SET EXERCISE: Go from the first line to the line with "from mathutils import Matrix, Vector" and return those lines verbatim, ends included.

RECORDS TO USE:
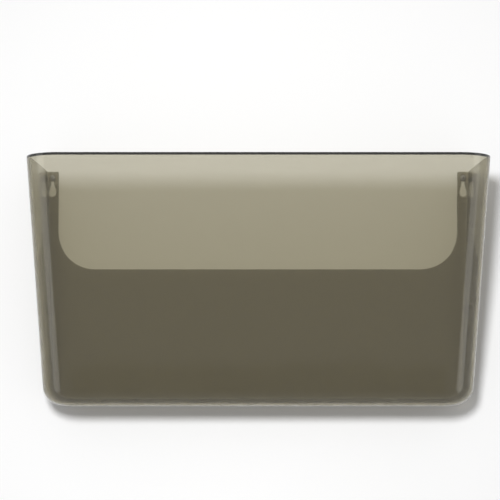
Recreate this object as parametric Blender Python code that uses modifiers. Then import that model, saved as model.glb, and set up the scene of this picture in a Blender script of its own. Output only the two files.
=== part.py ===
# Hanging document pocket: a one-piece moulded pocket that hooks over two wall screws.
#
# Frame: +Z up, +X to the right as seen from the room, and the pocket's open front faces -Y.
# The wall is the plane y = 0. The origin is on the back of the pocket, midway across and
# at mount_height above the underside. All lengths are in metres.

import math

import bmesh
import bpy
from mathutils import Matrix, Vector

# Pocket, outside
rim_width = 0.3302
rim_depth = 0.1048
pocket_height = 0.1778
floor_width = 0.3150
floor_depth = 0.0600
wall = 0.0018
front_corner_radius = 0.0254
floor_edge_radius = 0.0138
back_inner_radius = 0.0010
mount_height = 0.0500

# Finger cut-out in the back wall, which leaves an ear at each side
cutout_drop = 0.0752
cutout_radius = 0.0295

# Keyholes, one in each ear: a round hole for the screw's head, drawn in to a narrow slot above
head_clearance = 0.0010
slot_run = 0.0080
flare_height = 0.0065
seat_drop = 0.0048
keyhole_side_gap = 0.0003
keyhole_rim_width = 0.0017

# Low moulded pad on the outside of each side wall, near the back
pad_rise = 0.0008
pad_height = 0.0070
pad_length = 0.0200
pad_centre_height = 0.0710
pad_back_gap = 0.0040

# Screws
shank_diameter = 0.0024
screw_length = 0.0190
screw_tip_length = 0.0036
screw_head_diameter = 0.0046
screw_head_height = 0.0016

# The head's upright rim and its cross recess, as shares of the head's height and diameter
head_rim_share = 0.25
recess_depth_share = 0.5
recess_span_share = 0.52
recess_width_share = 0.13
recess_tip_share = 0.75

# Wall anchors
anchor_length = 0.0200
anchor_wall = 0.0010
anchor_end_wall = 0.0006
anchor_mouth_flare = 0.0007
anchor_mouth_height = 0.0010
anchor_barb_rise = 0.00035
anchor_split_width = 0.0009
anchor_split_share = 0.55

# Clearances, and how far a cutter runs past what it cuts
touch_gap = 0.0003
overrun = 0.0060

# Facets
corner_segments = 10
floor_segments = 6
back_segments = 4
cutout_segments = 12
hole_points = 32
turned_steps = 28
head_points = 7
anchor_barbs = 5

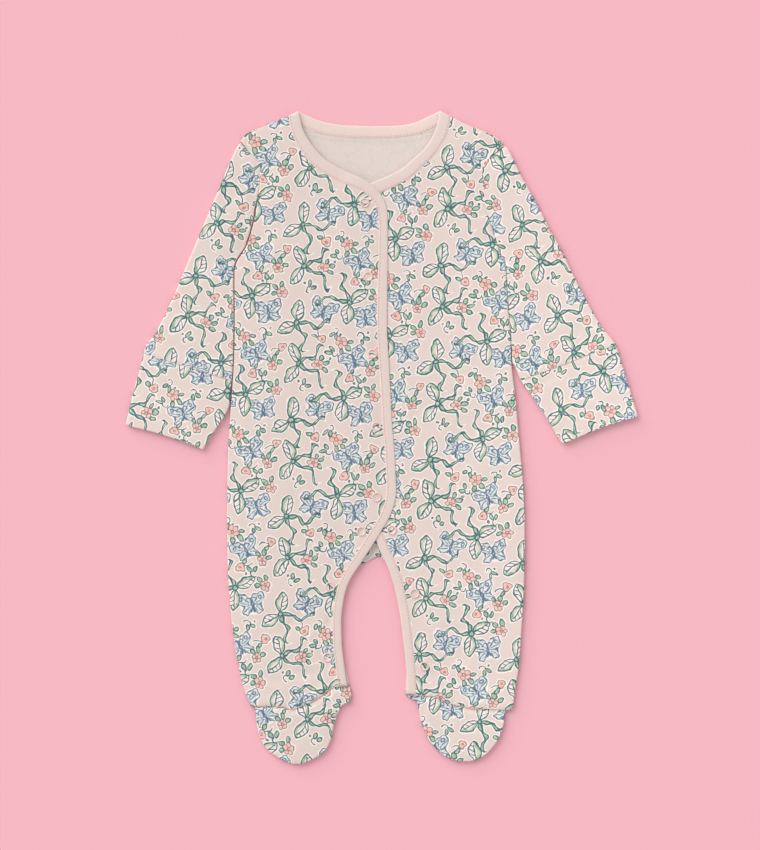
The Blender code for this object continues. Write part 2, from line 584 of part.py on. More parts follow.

REPLY:
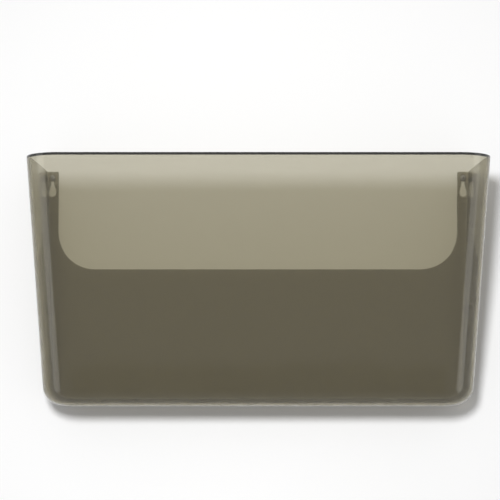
Recreate this object as parametric Blender Python code that uses modifiers. Then import that model, saved as model.glb, and set up the scene of this picture in a Blender script of its own. Output only the two files.
=== part.py ===
# Hanging document pocket: a one-piece moulded pocket that hooks over two wall screws.
#
# Frame: +Z up, +X to the right as seen from the room, and the pocket's open front faces -Y.
# The wall is the plane y = 0. The origin is on the back of the pocket, midway across and
# at mount_height above the underside. All lengths are in metres.

import math

import bmesh
import bpy
from mathutils import Matrix, Vector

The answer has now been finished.